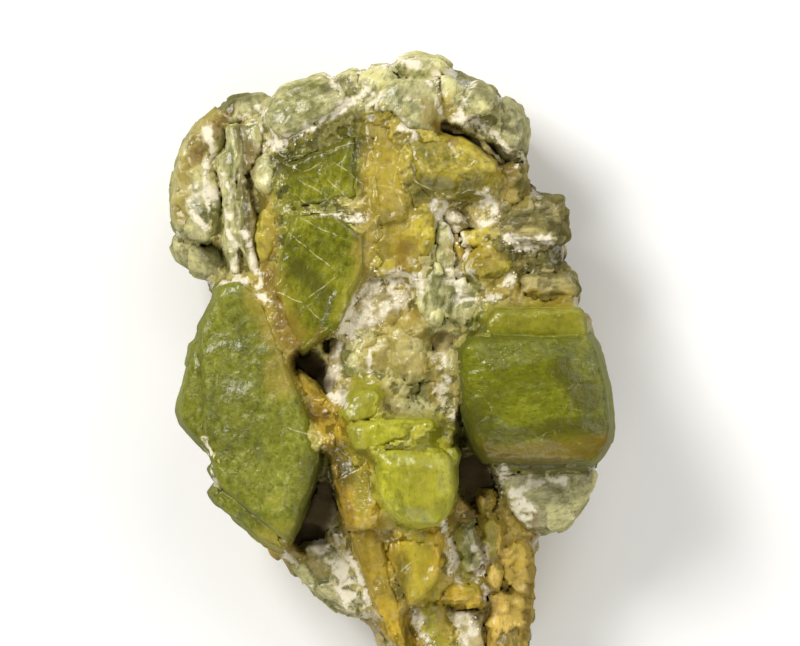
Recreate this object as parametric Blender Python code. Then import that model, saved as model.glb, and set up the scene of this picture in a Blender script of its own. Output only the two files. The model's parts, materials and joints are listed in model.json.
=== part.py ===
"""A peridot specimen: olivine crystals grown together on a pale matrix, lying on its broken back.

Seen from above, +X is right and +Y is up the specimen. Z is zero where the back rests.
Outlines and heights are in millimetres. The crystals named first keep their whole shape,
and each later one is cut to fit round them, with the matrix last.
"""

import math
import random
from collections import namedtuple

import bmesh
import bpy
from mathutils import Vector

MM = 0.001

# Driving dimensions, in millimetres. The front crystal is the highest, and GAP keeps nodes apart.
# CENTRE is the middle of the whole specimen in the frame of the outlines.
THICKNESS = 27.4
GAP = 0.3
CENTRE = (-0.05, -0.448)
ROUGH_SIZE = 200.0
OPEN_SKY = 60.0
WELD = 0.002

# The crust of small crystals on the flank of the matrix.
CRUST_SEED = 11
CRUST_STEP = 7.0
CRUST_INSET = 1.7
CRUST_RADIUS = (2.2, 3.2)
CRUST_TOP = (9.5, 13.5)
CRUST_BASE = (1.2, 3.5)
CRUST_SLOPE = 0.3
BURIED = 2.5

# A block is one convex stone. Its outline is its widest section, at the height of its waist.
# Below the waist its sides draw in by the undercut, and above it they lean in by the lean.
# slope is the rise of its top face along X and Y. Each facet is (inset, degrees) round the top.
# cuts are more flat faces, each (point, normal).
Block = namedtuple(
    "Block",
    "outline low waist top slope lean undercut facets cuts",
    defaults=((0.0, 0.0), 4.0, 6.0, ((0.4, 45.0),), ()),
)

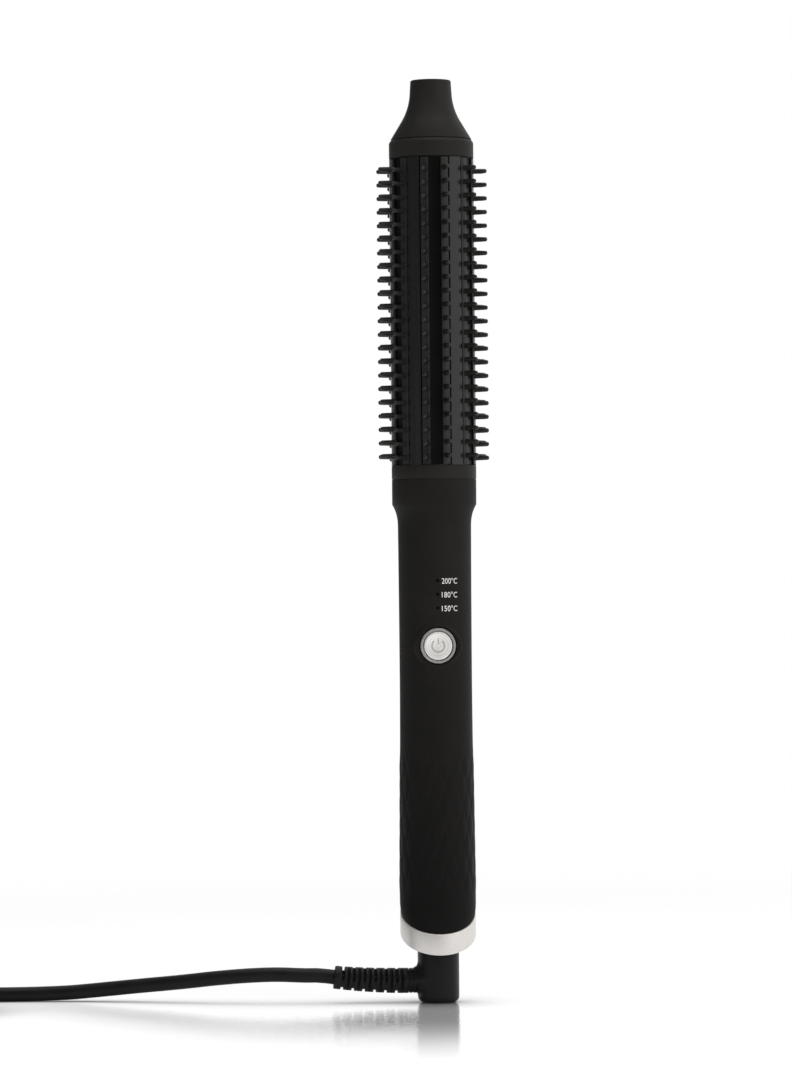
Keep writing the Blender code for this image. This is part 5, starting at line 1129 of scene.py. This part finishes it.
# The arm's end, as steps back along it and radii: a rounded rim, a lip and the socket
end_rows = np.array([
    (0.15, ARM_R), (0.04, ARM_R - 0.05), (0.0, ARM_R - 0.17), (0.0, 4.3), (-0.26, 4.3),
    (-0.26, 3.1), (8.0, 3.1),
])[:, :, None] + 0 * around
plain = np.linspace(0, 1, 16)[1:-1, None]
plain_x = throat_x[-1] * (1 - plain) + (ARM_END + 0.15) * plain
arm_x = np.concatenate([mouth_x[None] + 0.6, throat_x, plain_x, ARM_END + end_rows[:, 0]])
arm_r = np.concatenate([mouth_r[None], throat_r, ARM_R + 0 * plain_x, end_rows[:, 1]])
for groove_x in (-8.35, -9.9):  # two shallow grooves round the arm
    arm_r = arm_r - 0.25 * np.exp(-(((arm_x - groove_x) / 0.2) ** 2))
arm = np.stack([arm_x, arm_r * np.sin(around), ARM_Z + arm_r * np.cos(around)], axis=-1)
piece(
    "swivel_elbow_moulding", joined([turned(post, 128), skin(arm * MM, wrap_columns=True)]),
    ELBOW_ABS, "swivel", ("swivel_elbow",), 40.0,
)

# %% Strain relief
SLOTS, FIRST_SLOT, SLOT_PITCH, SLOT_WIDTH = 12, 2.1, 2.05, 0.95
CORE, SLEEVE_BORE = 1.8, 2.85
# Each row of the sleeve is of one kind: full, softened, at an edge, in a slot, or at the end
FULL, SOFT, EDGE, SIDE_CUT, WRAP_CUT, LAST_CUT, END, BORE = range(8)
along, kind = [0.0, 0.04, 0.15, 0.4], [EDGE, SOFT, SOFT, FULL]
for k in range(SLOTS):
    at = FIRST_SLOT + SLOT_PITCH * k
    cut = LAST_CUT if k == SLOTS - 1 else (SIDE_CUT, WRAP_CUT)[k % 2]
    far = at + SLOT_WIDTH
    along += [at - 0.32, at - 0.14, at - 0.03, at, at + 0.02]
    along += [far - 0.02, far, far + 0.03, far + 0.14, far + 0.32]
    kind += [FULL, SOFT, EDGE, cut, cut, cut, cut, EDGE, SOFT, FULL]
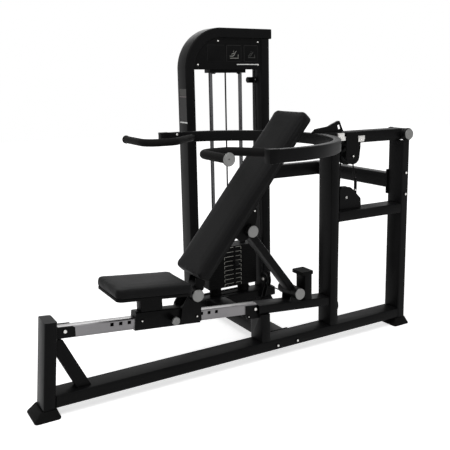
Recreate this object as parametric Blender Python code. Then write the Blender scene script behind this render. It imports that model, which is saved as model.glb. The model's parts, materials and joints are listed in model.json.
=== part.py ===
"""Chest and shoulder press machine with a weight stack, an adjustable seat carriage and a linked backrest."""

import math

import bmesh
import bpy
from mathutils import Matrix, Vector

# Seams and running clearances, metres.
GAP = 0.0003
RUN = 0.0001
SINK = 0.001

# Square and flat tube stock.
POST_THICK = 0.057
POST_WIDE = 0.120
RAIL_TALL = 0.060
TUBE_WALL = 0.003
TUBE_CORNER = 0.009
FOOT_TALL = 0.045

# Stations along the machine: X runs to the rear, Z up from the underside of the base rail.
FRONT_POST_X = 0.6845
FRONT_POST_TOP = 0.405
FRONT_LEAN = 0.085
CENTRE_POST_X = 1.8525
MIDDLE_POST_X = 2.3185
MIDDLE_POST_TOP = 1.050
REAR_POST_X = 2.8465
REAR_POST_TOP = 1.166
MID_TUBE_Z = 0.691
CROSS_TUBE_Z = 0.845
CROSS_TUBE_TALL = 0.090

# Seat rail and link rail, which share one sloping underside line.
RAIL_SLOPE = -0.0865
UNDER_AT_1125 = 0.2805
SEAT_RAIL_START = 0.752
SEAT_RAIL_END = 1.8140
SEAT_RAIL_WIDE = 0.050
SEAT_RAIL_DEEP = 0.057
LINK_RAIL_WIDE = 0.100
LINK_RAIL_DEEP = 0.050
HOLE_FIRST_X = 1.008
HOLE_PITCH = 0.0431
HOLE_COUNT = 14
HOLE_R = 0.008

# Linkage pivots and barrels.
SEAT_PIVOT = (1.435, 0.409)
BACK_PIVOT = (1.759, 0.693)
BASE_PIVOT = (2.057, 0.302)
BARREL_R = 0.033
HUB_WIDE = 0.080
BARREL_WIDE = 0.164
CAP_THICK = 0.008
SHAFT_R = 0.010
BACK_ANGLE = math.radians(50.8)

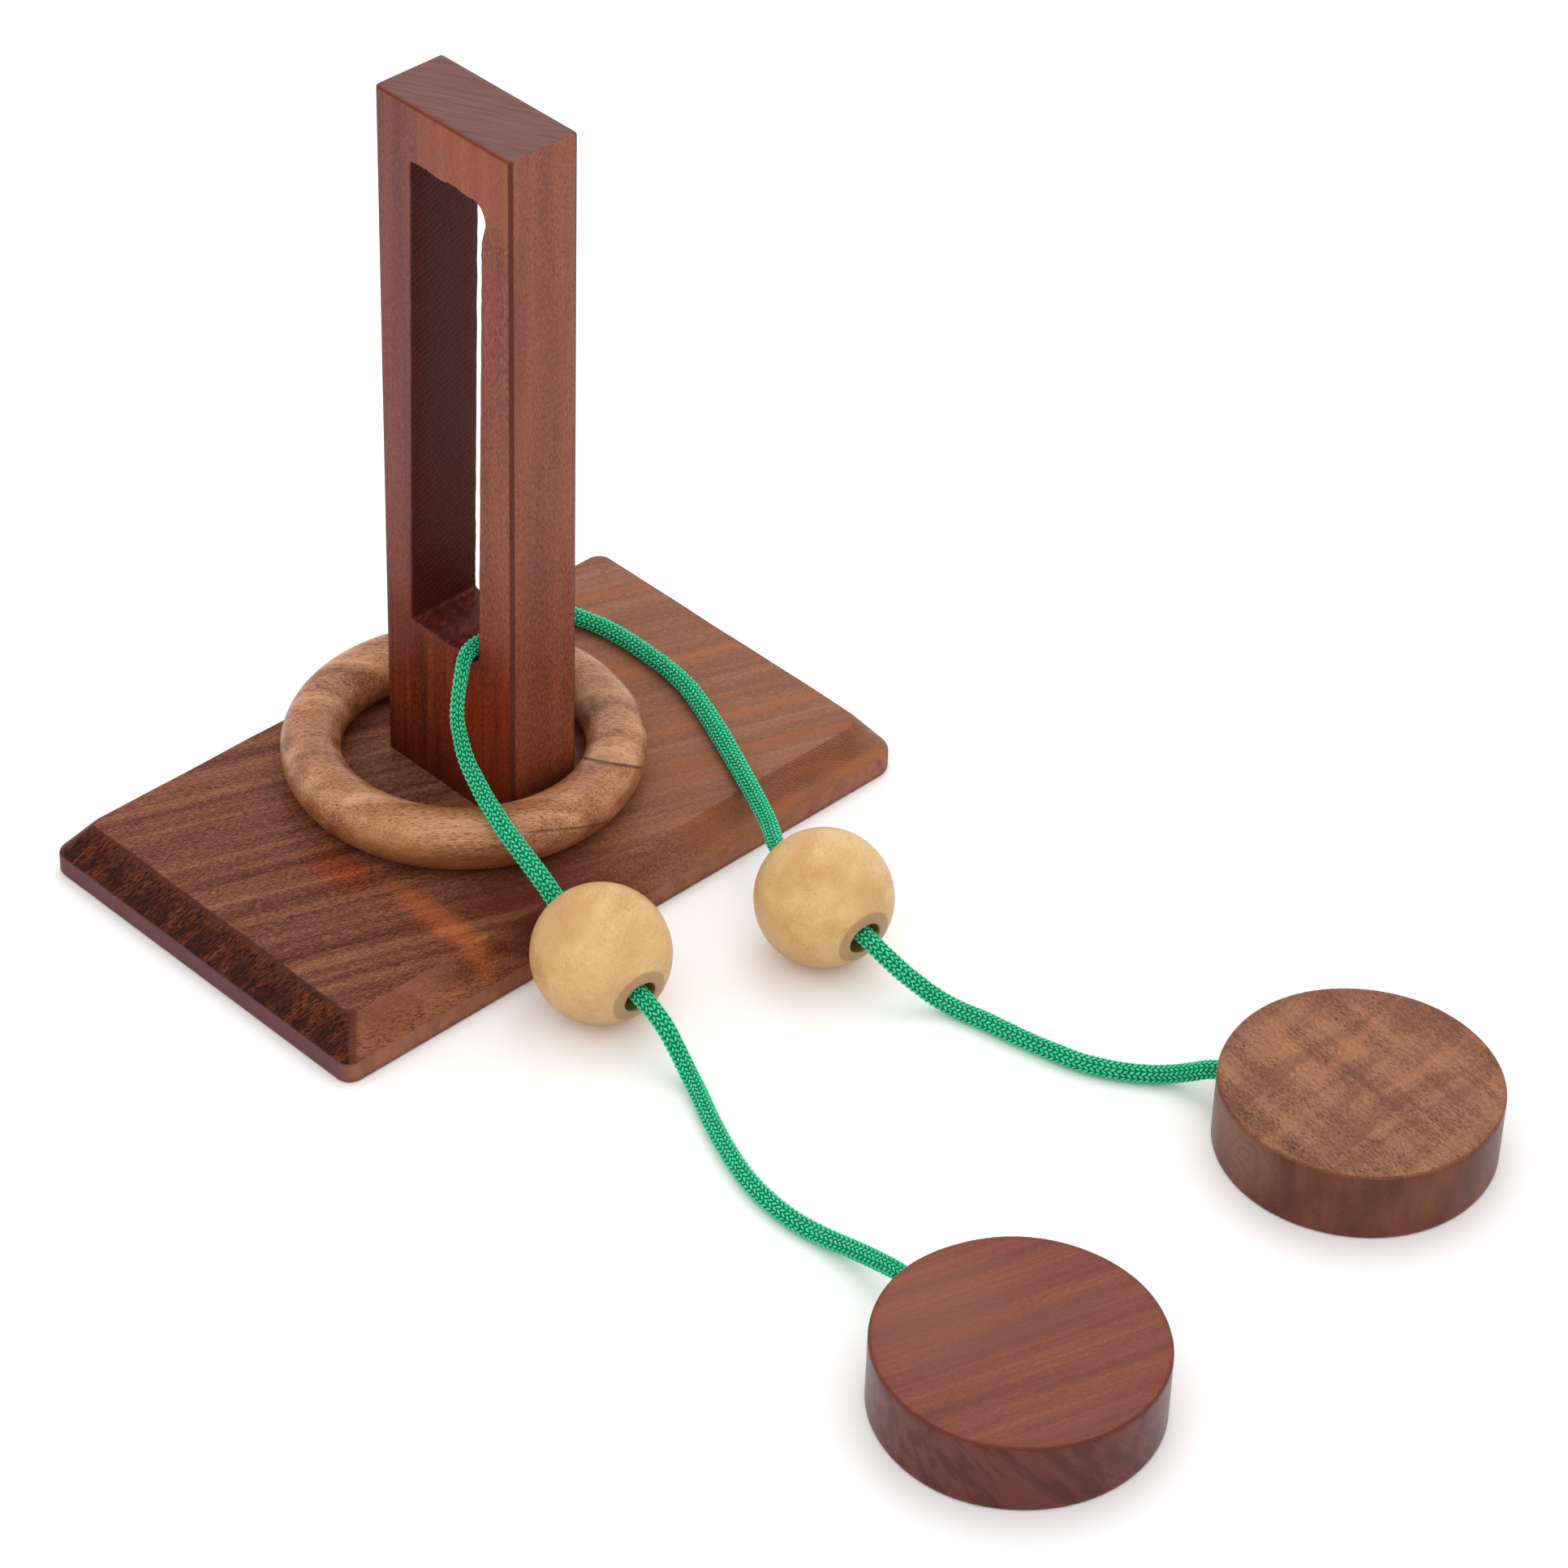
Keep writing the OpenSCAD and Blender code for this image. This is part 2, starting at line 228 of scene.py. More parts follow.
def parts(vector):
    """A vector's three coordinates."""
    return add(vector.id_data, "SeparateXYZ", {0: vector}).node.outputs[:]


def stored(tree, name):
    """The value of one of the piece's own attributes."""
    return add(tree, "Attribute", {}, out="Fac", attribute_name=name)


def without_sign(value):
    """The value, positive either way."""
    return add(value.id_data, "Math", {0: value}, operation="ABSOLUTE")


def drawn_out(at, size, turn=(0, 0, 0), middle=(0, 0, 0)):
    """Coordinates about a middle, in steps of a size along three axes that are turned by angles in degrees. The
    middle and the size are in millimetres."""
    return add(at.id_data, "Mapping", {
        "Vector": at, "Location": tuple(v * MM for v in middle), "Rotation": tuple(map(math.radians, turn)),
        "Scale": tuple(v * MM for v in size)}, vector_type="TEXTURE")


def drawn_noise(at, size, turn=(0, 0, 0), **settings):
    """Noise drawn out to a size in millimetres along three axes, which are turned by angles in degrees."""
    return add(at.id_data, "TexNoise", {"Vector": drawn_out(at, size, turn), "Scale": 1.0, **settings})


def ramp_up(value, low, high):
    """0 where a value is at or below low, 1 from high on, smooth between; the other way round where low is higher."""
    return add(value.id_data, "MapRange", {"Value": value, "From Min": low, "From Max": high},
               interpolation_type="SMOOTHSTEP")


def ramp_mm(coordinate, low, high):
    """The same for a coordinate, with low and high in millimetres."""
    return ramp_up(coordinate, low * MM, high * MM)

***

**STATED GOAL:**
Starting at the top of the data above, repeat every line exactly until the line containing "from mathutils import Vector" has been given, then stop.

**RESULT BELOW:**
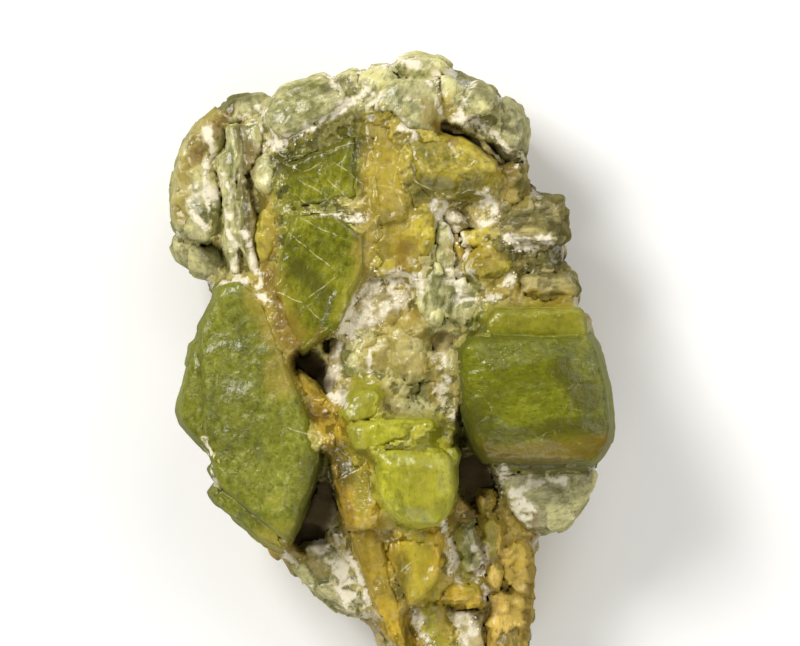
Recreate this object as parametric Blender Python code. Then import that model, saved as model.glb, and set up the scene of this picture in a Blender script of its own. Output only the two files. The model's parts, materials and joints are listed in model.json.
=== part.py ===
"""A peridot specimen: olivine crystals grown together on a pale matrix, lying on its broken back.

Seen from above, +X is right and +Y is up the specimen. Z is zero where the back rests.
Outlines and heights are in millimetres. The crystals named first keep their whole shape,
and each later one is cut to fit round them, with the matrix last.
"""

import math
import random
from collections import namedtuple

import bmesh
import bpy
from mathutils import Vector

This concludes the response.